Un appel à la responsabilité de l’État
« Si des mesures immédiates ne sont pas prises, plusieurs établissements risquent la cessation de paiement dès 2025, avec l’impossibilité de couvrir les salaires des personnels. Dans ces conditions, des décisions drastiques, telles que la réduction des capacités d’accueil et du nombre d’étudiant·es, la fermeture de filières ou la suspension d’activités de recherche sur les campus, devront être envisagées» explique Anne Fraïsse.
De telles mesures, prises sous la contrainte, auraient un impact considérable pour le pays prévient France Universités.
– La forte dégradation des conditions d’enseignement et d’apprentissage
– Le déclassement de la France en matière de recherche et d’innovation
– Les pertes économiques liées à l’arrêt ou au ralentissement de projets clés dans des domaines stratégiques (quantique, spatial…)
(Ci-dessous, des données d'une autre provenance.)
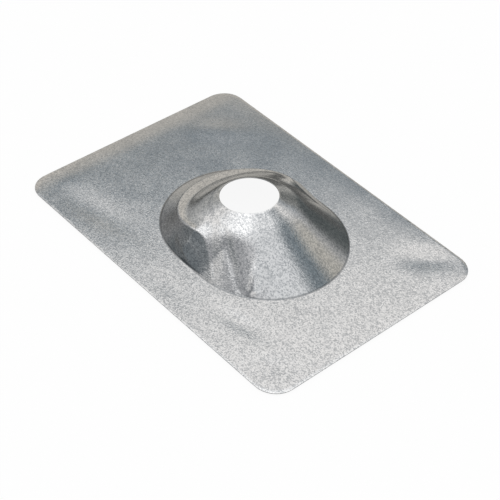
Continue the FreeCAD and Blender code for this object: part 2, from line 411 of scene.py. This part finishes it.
def make_zinc():
    """Hot-dip zinc: a crinkled grain, coarser towards one corner, which is also painted paler there
    as sheen.
    """
    material, tree, shader = new_material("galvanised zinc")
    place = add_node(tree, "ShaderNodeTexCoord", {}, output="Object")

    def noise(size, detail, roughness=0.5):
        return add_node(tree, "ShaderNodeTexNoise", {}, Vector=place, Scale=1 / size,
                        Detail=detail, Roughness=roughness, output="Fac")

    cloud = noise(CLOUD_SIZE, 3)
    grain = noise(GRAIN_SIZE, 1.5, 0.55)
    across = add_node(tree, "ShaderNodeVectorMath", {"operation": "DOT_PRODUCT"}, place,
                      (0.5 / HALF_LENGTH, -0.5 / HALF_WIDTH, 0), output="Value")
    # Mask towards the downslope right corner: painted sheen in the colour and coarser grain.
    sheen_and_coarse_grain = smooth_step(tree, across + (cloud - 0.5) * SHEEN_AND_GRAIN_RAGGED, SHEEN_AND_GRAIN_START, SHEEN_AND_GRAIN_END)
    coarse = GRAIN_LEAST + sheen_and_coarse_grain * (1 - GRAIN_LEAST)
    spangle = add_node(tree, "ShaderNodeTexVoronoi", {}, Vector=place, Scale=1 / GRAIN_SIZE,
                       output="Color")
    facet = add_node(tree, "ShaderNodeSeparateColor", {}, spangle)
    # The corner term paints the zinc paler towards the downslope right corner as painted sheen.
    mottle = 0.5 + (cloud - 0.5) * CLOUD_CONTRAST + (sheen_and_coarse_grain - 0.5) * PAINTED_SHEEN_CONTRAST
    mottle = mottle + coarse * ((facet - 0.5) * FACET_CONTRAST + (grain - 0.5) * GRAIN_CONTRAST)
    colour = blend(tree, mottle, ZINC_DULL, ZINC_PALE)

    # Painted shade: the colour turns dark grey in a thin line along the bend at the foot, where
    # shade falls in the crease.
    along = add_node(tree, "ShaderNodeSeparateXYZ", {}, place, output="X")
    aside = along.twin("Y")
    spine = add_node(tree, "ShaderNodeClamp", {}, along, UPSLOPE_CENTRE, DOWNSLOPE_CENTRE)
    reach = ((along - spine) ** 2 + aside ** 2) ** 0.5
    crease_shade = smooth_step(tree, abs(reach - FOOT_RADIUS), CREASE_SHADE_CORE * CREASE_SHADE_WIDTH, CREASE_SHADE_WIDTH,
                         CREASE_SHADE_STRENGTH, 0.0)
    crease_shaded = blend(tree, crease_shade, colour, CREASE_SHADE_GREY)
    tree.links.new(crease_shaded.output, shader.inputs["Base Color"])

    shader.inputs["Metallic"].default_value = 1.0
    rough = ZINC_ROUGHNESS + (cloud - 0.5) * CLOUD_ROUGHNESS + (grain - 0.5) * GRAIN_ROUGHNESS
    tree.links.new(rough.output, shader.inputs["Roughness"])
    bump = add_node(tree, "ShaderNodeBump", {}, Strength=1.0, Distance=GRAIN_DEPTH,
                    Height=grain * coarse, output="Normal")
    tree.links.new(bump.output, shader.inputs["Normal"])
    return material


sheet = make_sheet()
sheet.data.materials.append(make_zinc())
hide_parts("flashing_sheet")
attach(sheet, "root")

# ---------------------------------------------------------------- floor
# A white floor a little under the sheet. It keeps a faint shadow of the boot. The metal mirrors it
# as dark grey instead of white, so that the foot of the boss and its inside stay dark.
FLOOR_SIZE = 12.0
FLOOR_DROP = 0.3 * MM
FLOOR_GREY = 0.9
FLOOR_ROUGHNESS = 0.9
FLOOR_WHITENESS = 0.92    # share of the seen floor that is plain white; the rest takes the shadow
FLOOR_MIRRORED = (0.12, 0.12, 0.115, 1)


def make_floor():
    shape = bmesh.new()
    bmesh.ops.create_grid(shape, x_segments=1, y_segments=1, size=FLOOR_SIZE / 2)
    bmesh.ops.translate(shape, verts=shape.verts, vec=(0, 0, -FLOOR_DROP))
    mesh = bpy.data.meshes.new("floor")
    shape.to_mesh(mesh)
    shape.free()
    floor = bpy.data.objects.new("floor", mesh)
    bpy.context.collection.objects.link(floor)

    material, tree, shader = new_material("floor white")
    shader.inputs["Base Color"].default_value = (FLOOR_GREY, FLOOR_GREY, FLOOR_GREY, 1)
    shader.inputs["Roughness"].default_value = FLOOR_ROUGHNESS
    shader.inputs["Specular IOR Level"].default_value = 0.0
    seen = add_node(tree, "ShaderNodeLightPath", {}, output="Is Camera Ray")
    mirrored = seen.twin("Is Glossy Ray")
    lit = Socket(tree, shader.outputs["BSDF"])
    grey = add_node(tree, "ShaderNodeEmission", {}, FLOOR_MIRRORED, 1.0)
    white = add_node(tree, "ShaderNodeEmission", {}, (1, 1, 1, 1), 1.0)
    surface = add_node(tree, "ShaderNodeMixShader", {}, mirrored, lit, grey)
    surface = add_node(tree, "ShaderNodeMixShader", {}, seen * FLOOR_WHITENESS, surface, white)
    tree.links.new(surface.output, tree.nodes["Material Output"].inputs["Surface"])
    mesh.materials.append(material)
    return floor


floor = make_floor()

# ---------------------------------------------------------------- camera
# Looks down on the boot from its downslope right corner, slightly rolled.
CAMERA_AZIMUTH = 45.717
CAMERA_ELEVATION = 42.636
CAMERA_ROLL = 4.172
CAMERA_DISTANCE = 1.18795
CAMERA_SENSOR = 36
CAMERA_LENS = 103.26
CAMERA_NEAR = 0.05
CAMERA_AIM = Vector((22.434 * MM, -16.577 * MM, 0))


def direction(azimuth, elevation):
    """Unit vector from the boot. Azimuth 0 is towards -Y and 90 towards +X."""
    a = math.radians(azimuth)
    e = math.radians(elevation)
    return Vector((math.sin(a) * math.cos(e), -math.cos(a) * math.cos(e), math.sin(e)))


def make_camera():
    back = direction(CAMERA_AZIMUTH, CAMERA_ELEVATION)
    right = (-back).cross(Vector((0, 0, 1))).normalized()
    up = right.cross(-back)
    axes = Matrix((right, up, back)).transposed()
    camera = bpy.data.objects.new("camera", bpy.data.cameras.new("camera"))
    camera.data.sensor_width = CAMERA_SENSOR
    camera.data.lens = CAMERA_LENS
    camera.data.clip_start = CAMERA_NEAR
    turned = axes @ Matrix.Rotation(math.radians(CAMERA_ROLL), 3, "Z")
    camera.matrix_world = Matrix.Translation(CAMERA_AIM + back * CAMERA_DISTANCE) @ turned.to_4x4()
    bpy.context.collection.objects.link(camera)
    bpy.context.scene.camera = camera


make_camera()

# ---------------------------------------------------------------- tent and sky
# Even white light from all round, and a cloth tent that only mirrored surfaces see: grey low down
# and paler overhead, with a slanting grey wall behind the boot and paler and darker patches.
TENT_RADIUS = 4.0
TENT_STRENGTH = 1.15
# Each band's height as a share of the tent's, from the floor up, and its colour.
TENT_BANDS = (
    (0.00, (0.16, 0.16, 0.16)),
    (0.21, (0.28, 0.28, 0.28)),
    (0.41, (0.37, 0.37, 0.37)),
    (0.59, (0.54, 0.54, 0.54)),
    (0.70, (0.91, 0.885, 0.86)),
    (0.75, (0.64, 0.63, 0.62)),
    (0.84, (0.84, 0.84, 0.84)),
    (1.00, (1.10, 1.10, 1.10)),
)
# Round patches: azimuth rightwards from straight behind the boot, elevation, half angle and
# softness of the edge, all in degrees, and the colour.
TENT_PATCHES = (
    ((180, 62, 14, 10), (0.46, 0.46, 0.47)),
    ((-142, 54, 14, 7), (0.28, 0.285, 0.295)),
    ((-90, 11, 16, 11), (0.13, 0.14, 0.145)),
    ((-122, 20, 25.5, 8), (0.14, 0.155, 0.165)),
    ((125, 68, 16, 10), (0.62, 0.63, 0.64)),
    ((77, 48, 13, 6), (0.15, 0.18, 0.20)),
    ((64, 35, 9, 5), (0.44, 0.42, 0.38)),
    ((38, 8, 15, 8), (0.09, 0.10, 0.10)),
)
WALL_PATCH = (0, 30, 32, 12)
WALL_SLANT = 10    # degrees
WALL_DARK = (0.15, 0.195, 0.23)
WALL_DARK_TOP = (35.5, 45.5)    # elevations between which the dark wall fades out upwards
WALL_LOW = (0.50, 0.475, 0.435)
WALL_LOW_TOP = (32, 36.5)


def make_tent():
    """Shell round the studio that only reflections see, painted by direction."""
    shape = bmesh.new()
    bmesh.ops.create_uvsphere(shape, u_segments=48, v_segments=24, radius=TENT_RADIUS)
    mesh = bpy.data.meshes.new("tent")
    shape.to_mesh(mesh)
    shape.free()
    tent = bpy.data.objects.new("tent", mesh)
    bpy.context.collection.objects.link(tent)
    tent.visible_camera = False
    tent.visible_diffuse = False
    tent.visible_shadow = False
    tent.visible_transmission = False

    material, tree, _ = new_material("tent cloth")
    place = add_node(tree, "ShaderNodeTexCoord", {}, output="Object")
    way = add_node(tree, "ShaderNodeVectorMath", {"operation": "NORMALIZE"}, place)
    up = add_node(tree, "ShaderNodeSeparateXYZ", {}, way, output="Z")

    def towards(vector):
        """How nearly each direction is the given one: 1 along it, 0 square to it."""
        return add_node(tree, "ShaderNodeVectorMath", {"operation": "DOT_PRODUCT"}, way,
                        tuple(vector), output="Value")

    def patch(azimuth, elevation, half_angle, softness):
        """1 inside a round patch of the tent and 0 outside it."""
        centre = direction(CAMERA_AZIMUTH + 180 - azimuth, elevation)
        edge_in = math.cos(math.radians(max(half_angle - softness, 0)))
        edge_out = math.cos(math.radians(half_angle + softness))
        return smooth_step(tree, towards(centre), edge_out, edge_in)

    wall_up = direction(CAMERA_AZIMUTH + 90, 0) * math.sin(math.radians(WALL_SLANT))
    wall_up.z = math.cos(math.radians(WALL_SLANT))
    rise = towards(wall_up)

    def below(top):
        """1 below the slanting top of the wall and 0 above it, soft between two elevations."""
        low, high = top
        return 1 - smooth_step(tree, rise, math.sin(math.radians(low)), math.sin(math.radians(high)))

    def paint(under, mask, colour):
        return blend(tree, mask, under, (*colour, 1))

    cloth = add_node(tree, "ShaderNodeValToRGB", {"stops": TENT_BANDS}, up)
    wall = patch(*WALL_PATCH)
    cloth = paint(cloth, wall * below(WALL_DARK_TOP), WALL_DARK)
    cloth = paint(cloth, wall * below(WALL_LOW_TOP), WALL_LOW)
    for where, colour in TENT_PATCHES:
        cloth = paint(cloth, patch(*where), colour)
    light = add_node(tree, "ShaderNodeEmission", {}, cloth, TENT_STRENGTH)
    tree.links.new(light.output, tree.nodes["Material Output"].inputs["Surface"])
    mesh.materials.append(material)
    return tent


tent = make_tent()

sky = bpy.data.worlds.new("studio")
sky.use_nodes = True
sky.node_tree.nodes["Background"].inputs["Color"].default_value = (1, 1, 1, 1)
sky.node_tree.nodes["Background"].inputs["Strength"].default_value = 1.0
bpy.context.scene.world = sky
bpy.context.scene.view_settings.view_transform = "Standard"
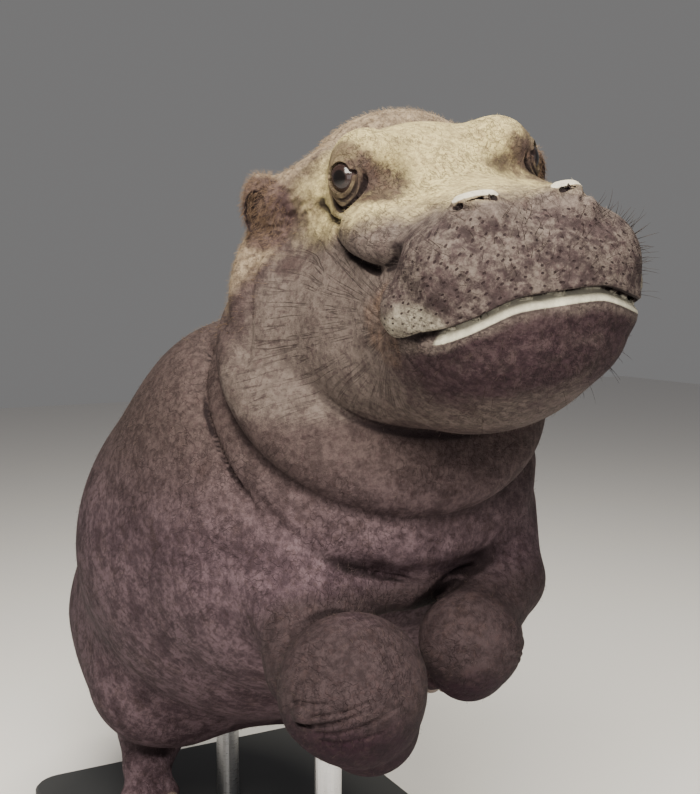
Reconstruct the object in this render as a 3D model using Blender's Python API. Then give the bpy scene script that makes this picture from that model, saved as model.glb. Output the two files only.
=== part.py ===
# A young common hippopotamus, swimming, as a still display model at life size.
# Metres, +Z up. The calf faces -Y and its left side is +X. The origin is the middle of
# the underside of the stand's flat base.
#
# The body is one smooth shape, built from rounded masses that run into one another,
# then parted into its named pieces with thin cuts. Eyes and nails sit in hollows.

import math

import bmesh
import bpy
import numpy as np
import openvdb
from mathutils import Matrix, Vector

# Driving dimensions
GAP = 0.0003              # clearance between neighbouring pieces
CUT = 0.0006              # thickness of the cuts that part the body
CELL = 0.006              # grid on which the body's surface is found
BODY_TRIANGLES = 3300     # of the whole body, before it is parted
COAT = 0.002              # depth of the coat over the skin

CHEST = (0.0, -0.27, 0.726)          # ends of the trunk's axis
RUMP = (0.0, 0.27, 0.405)
NECK_YAW, NECK_ROLL = -8.0, -6.0
HEAD_AT = (0.024, -0.403, 1.016)     # middle of the skull
HEAD_YAW, HEAD_PITCH, HEAD_ROLL = -10.2, 8.0, -7.5

EYE_AT = (0.108, -0.057, 0.085)      # in the head's own frame, on its left
EYE_AIM = (0.79, -0.61, 0.10)
EYE_RADIUS = 0.021
LID_OPENING = (0.0150, 0.0165)       # half width and half height

BASE_SIZE = (0.60, 0.92, 0.030)
BASE_CORNER = 0.05
BASE_CHAMFER = 0.004
ROD_RADIUS = 0.020
ROD_SINK = 0.035                     # how far a rod goes into the body or the base
ROD_FEET = {"front": (0.0, -0.185), "rear": (0.0, 0.215)}
ROD_HEIGHTS = {"front": 0.470, "rear": 0.285}

# Each limb as four joints with the flesh's radius at each: shoulder or hip, elbow or
# knee, wrist or hock, and the root of the toes.
LIMBS = {
    "foreleg_right": (
        ((-0.120, -0.330, 0.640), 0.085),
        ((-0.148, -0.452, 0.516), 0.062),
        ((-0.151, -0.545, 0.516), 0.079),
        ((-0.122, -0.528, 0.466), 0.058),
    ),
    "foreleg_left": (
        ((0.138, -0.350, 0.680), 0.080),
        ((0.124, -0.435, 0.580), 0.056),
        ((0.034, -0.500, 0.527), 0.059),
        ((0.040, -0.485, 0.495), 0.046),
    ),
    "hindleg_right": (
        ((-0.118, 0.260, 0.370), 0.125),
        ((-0.166, 0.130, 0.308), 0.092),
        ((-0.130, 0.235, 0.190), 0.060),
        ((-0.165, 0.165, 0.150), 0.042),
    ),
    "hindleg_left": (
        ((0.118, 0.260, 0.370), 0.125),
        ((0.166, 0.130, 0.308), 0.092),
        ((0.130, 0.235, 0.205), 0.060),
        ((0.165, 0.165, 0.176), 0.042),
    ),
}
TOE_AIMS = {                         # where the toes point, and the line they stand along
    "foreleg_right": ((0.42, 0.82, -0.39), (0.90, -0.36, 0.10)),
    "foreleg_left": ((0.25, 0.80, -0.54), (0.95, -0.28, 0.10)),
    "hindleg_right": ((-0.10, -0.55, -0.83), (0.98, -0.15, 0.0)),
    "hindleg_left": ((0.10, -0.72, -0.66), (0.98, 0.15, 0.0)),
}
TOE_SPREAD = (-0.034, -0.012, 0.012, 0.034)
TOE_REACH = (0.050, 0.064, 0.064, 0.050)
TOE_RADIUS = 0.0165
NAIL_SIZE = (0.0105, 0.0075, 0.0120)  # half width, half thickness, half length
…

– Un manque de professionnels pour assurer ses services essentiels à la nation (santé, justice, enseignement…).
Pour l’université Paul Valery, le manque de financement correspondrait ainsi à une année blanche de recrutement dans certaines filières.
« Une telle situation est inacceptable. » s’élève la Présidente.
Une solution existe !
Les universités refusent que la jeunesse fasse les frais de la situation via la mise en place de frais d’inscription à la hausse et différenciés.
Les universités refusent que la recherche soit mise en pause par manque de moyens, au risque de mettre en péril les futures innovations et les performances économiques du pays.
Les universités refusent l’argument avancé concernant leurs trésoreries et la mise en avant de chiffres trompeurs : la trésorerie des universités est majoritairement gagée sur des projets de recherche, régionaux, nationaux, européens, pour lesquels elles doivent rendre compte des dépenses éligibles, ou sur projets d’investissements immobiliers indispensables pour assurer des conditions d’accueil correctes pour la formation et la recherche.
Les universités rappellent que les fonds d’investissement ne sont pas destinés à éponger les dettes imposées mécaniquement par l’État ; elles refusent de faire de la cavalerie sur leur trésorerie gagée.
Les universités défendent une proposition de sortie de crise réaliste et raisonnable : un amendement voté par l’Assemblée nationale propose de réorienter 0,5% du Crédit Impôt Recherche (CIR) – soit environ 400 millions d’euros – vers les universités.
Cette mesure est ciblée, neutre pour les finances publiques, et par ailleurs, sans remettre en cause le dispositif, est recommandée par l’Inspection Générale des Finances.
Elle offrirait une issue durable et cohérente : il ne peut pas y avoir à terme de recherche et de développement dans les entreprises sans l’amorçage de la recherche fondamentale portée au long cours par les universités.
L’Université Paul-Valéry appelle donc les décideurs politiques à agir
« Soutenir les universités, c’est investir sur la jeunesse et les talents, c’est faire le pari de l’excellence et de l’avenir, c’est investir pour le futur économique, social et culturel de la France. Pour garantir l’avenir du pays, l’État doit garantir aux universités les moyens nécessaires pour qu’elles remplissent leurs missions de formation, de recherche et d’innovation. Ne perdons pas le rôle et le sens du Service publique qui fait encore la richesse de la France. » conclut la Présidente Anne Fraïsse.